Fish in general don’t store and get fat like mammals because their metabolism works differently. In mammals the majority of energy used to “run the body” comes from carbohydrates, while extra fat is mosty packed on for a rainy day. Fish on the other hand get the majority of their energy from burning fat, and carbohydrates are relativly useless. The two main ingredients that make up the bulk of commercial salmon feed are fish meal (for protein) and fish oil (the fat used for energy). Fish also tend to have liquid oily fat as opposed to white crisco-like fat in their bodies. They need to have unsaturated fats in their bodies because they are cold-blooded and saturated fats become solids at the temperatures they normally live in. You can see white fat deposits in some farmed fish, especially salmon - although feed formulas and feeding practices have reduced this condition. The type of fish also tells you how fat they are likely to become. Blue tuna are almost constantly swimming at high speeds and would burn off more calories than a big old catfish hanging out in the swamp.
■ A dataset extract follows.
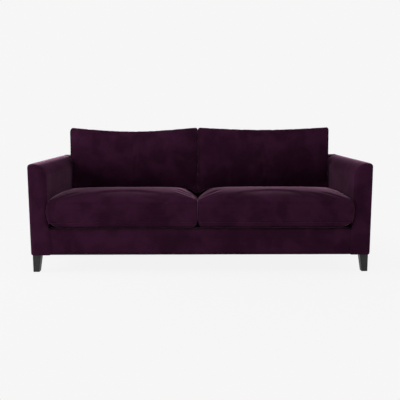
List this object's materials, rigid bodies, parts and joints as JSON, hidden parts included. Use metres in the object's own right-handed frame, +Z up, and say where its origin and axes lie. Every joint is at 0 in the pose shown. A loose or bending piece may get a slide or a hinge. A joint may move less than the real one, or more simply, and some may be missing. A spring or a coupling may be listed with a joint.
{
  "type": "tuxedo sofa",
  "caption": "Tuxedo sofa in dark velvet, arms level with the back, loose box seat cushions and loose back cushions, on tapered black legs.",
  "frame": {"origin": "middle of the footprint, on the floor", "axes": "+X towards the right-hand arm as seen from the front, +Y towards the rear, +Z up"},
  "size_m": [2.06, 0.965, 0.864],
  "materials": {
    "velvet": "short upholstery pile, deep aubergine, with a plum sheen where it is seen at a slant",
    "lining": "matt black nonwoven lining",
    "frame_timber": "planed hardwood, unfinished",
    "hardboard": "smooth brown fibreboard",
    "spring_steel": "drawn spring wire, lightly oiled",
    "clip_steel": "zinc plated pressed steel",
    "webbing": "woven elastic webbing, black",
    "felt": "needled felt, grey",
    "foam": "open-celled upholstery foam, cream",
    "fibre": "fibre filling in a white cotton case",
    "black_wood": "hardwood stained black, satin lacquer",
    "zinc_steel": "bright zinc plate",
    "glide_plastic": "black moulded plastic",
    "zip_tape": "woven tape with moulded teeth, dyed to the velvet",
    "zip_metal": "dark nickel plate"
  },
  "bodies": {
    "sofa_frame": {"front_rail": "frame_timber", "back_rail": "frame_timber", "side_rail_left": "frame_timber", "side_rail_right": "frame_timber", "centre_rail": "frame_timber", "leg_blocks": "frame_timber", "arm_front_post_left": "frame_timber", "arm_front_post_right": "frame_timber", "arm_rear_post_left": "frame_timber", "arm_rear_post_right": "frame_timber", "arm_top_rail_left": "frame_timber", "arm_top_rail_right": "frame_timber", "back_top_rail": "frame_timber", "back_uprights": "frame_timber", "arm_inner_board_left": "hardboard", "arm_inner_board_right": "hardboard", "arm_outer_board_left": "hardboard", "arm_outer_board_right": "hardboard", "seat_springs_left": "spring_steel", "seat_springs_right": "spring_steel", "spring_clips": "clip_steel", "back_webbing": "webbing", "seat_felt": "felt", "arm_pad_left": "foam", "arm_pad_right": "foam", "front_rail_pad": "foam", "back_pad": "foam", "arm_cover_left": "velvet", "arm_cover_right": "velvet", "arm_facing_left": "velvet", "arm_facing_right": "velvet", "front_rail_cover": "velvet", "seat_deck_cover": "lining", "inside_back_cover": "velvet", "outside_back_cover": "velvet", "dust_cover": "lining", "leg_front_left": "black_wood", "leg_front_right": "black_wood", "leg_rear_left": "black_wood", "leg_rear_right": "black_wood", "leg_bolts": "zinc_steel", "leg_inserts": "zinc_steel", "leg_glides": "glide_plastic"},
    "seat_cushion_left": {"seat_cover_left": "velvet", "seat_foam_left": "foam", "seat_zip_left": "zip_tape"},
    "seat_cushion_right": {"seat_cover_right": "velvet", "seat_foam_right": "foam", "seat_zip_right": "zip_tape"},
    "back_cushion_left": {"back_cover_left": "velvet", "back_fill_left": "fibre", "back_zip_left": "zip_tape"},
    "back_cushion_right": {"back_cover_right": "velvet", "back_fill_right": "fibre", "back_zip_right": "zip_tape"},
    "seat_slider_left": {"seat_zip_slider_left": "zip_metal"},
    "seat_slider_right": {"seat_zip_slider_right": "zip_metal"},
    "back_slider_left": {"back_zip_slider_left": "zip_metal"},
    "back_slider_right": {"back_zip_slider_right": "zip_metal"}
  },
  "joints": [
    {"name": "seat_cushion_left_lift", "type": "slide", "parent": "sofa_frame", "child": "seat_cushion_left", "axis": [0, 0, 1], "range_m": [0, 0.42]},
    {"name": "seat_cushion_right_lift", "type": "slide", "parent": "sofa_frame", "child": "seat_cushion_right", "axis": [0, 0, 1], "range_m": [0, 0.42]},
    {"name": "back_cushion_left_lift", "type": "slide", "parent": "seat_cushion_left", "child": "back_cushion_left", "axis": [0, 0, 1], "range_m": [0, 0.26]},
    {"name": "back_cushion_right_lift", "type": "slide", "parent": "seat_cushion_right", "child": "back_cushion_right", "axis": [0, 0, 1], "range_m": [0, 0.26]},
    {"name": "seat_zip_left_run", "type": "slide", "parent": "seat_cushion_left", "child": "seat_slider_left", "axis": [-1, 0, 0], "range_m": [0, 0.59]},
    {"name": "back_zip_left_run", "type": "slide", "parent": "back_cushion_left", "child": "back_slider_left", "axis": [1, 0, 0], "range_m": [0, 0.59]},
    {"name": "seat_zip_right_run", "type": "slide", "parent": "seat_cushion_right", "child": "seat_slider_right", "axis": [1, 0, 0], "range_m": [0, 0.622]},
    {"name": "back_zip_right_run", "type": "slide", "parent": "back_cushion_right", "child": "back_slider_right", "axis": [-1, 0, 0], "range_m": [0, 0.622]}
  ]
}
Tropical (pet) fish food has even less fat than salmon feed, so it’s unlikely you’d ever fatten up a pet fish unless it was a lethargic bottom species and you fed it constantly… even then it wouldn’t get rolly-polly like an overweight cat; just well-rounded and hefty looking.
No, really, I’ve cleaned plenty of catfish that I would definately call “fatty,” usually when they 4 lbs or above.
Just my $.02.
Blubber, thats fish fat. Whales are big fat fish.
Uh, handy, whales are big fat mammals.
How come fish never get fat?
…cuz they eat fish?
You are right chriszarate, they are Cetaceans
Others have pointed out that some fishes can get quite fatty, so I’ll just second what’s already been said on that score.
Carbohydrates are not useless to fish, although they may be relatively rare in the natural diet of some fishes. Most carnivorous fish do use fats more efficiently than mammals, but fats make up a small fraction of their diet. In artificial situations, some fish can adapt to high fractions of carbohydrate in their diets:
From Bond, C.E. 1996. Biology of Fishes, Saunders College Publishing, p. 441-442.
I’m also under the impression (but not positive) that salmon feed contains an unusual amount of lipids for cultured fish (up to about 30%, I think), while feed for catfish measures in at less than 10% lipids with about 25% carbohydrate. According to Bond again…
Ibid, p. 442.
Yes! Fats can actually be dangerous to fishes if fed in excess, causing damage to the liver. I suspect pet fish food has a low fat content (especially in fats with high melting points, which are very difficult for fish to digest). This is the most likely reason for your fish not becoming fat.
It also occurs to me that fish may want to control the fraction of fats deposited in their bodies within a certain range for bouyancy control, however I’m not sure if this provides a more ultimate evolutionary reason for your fish not getting fat, just something to think about.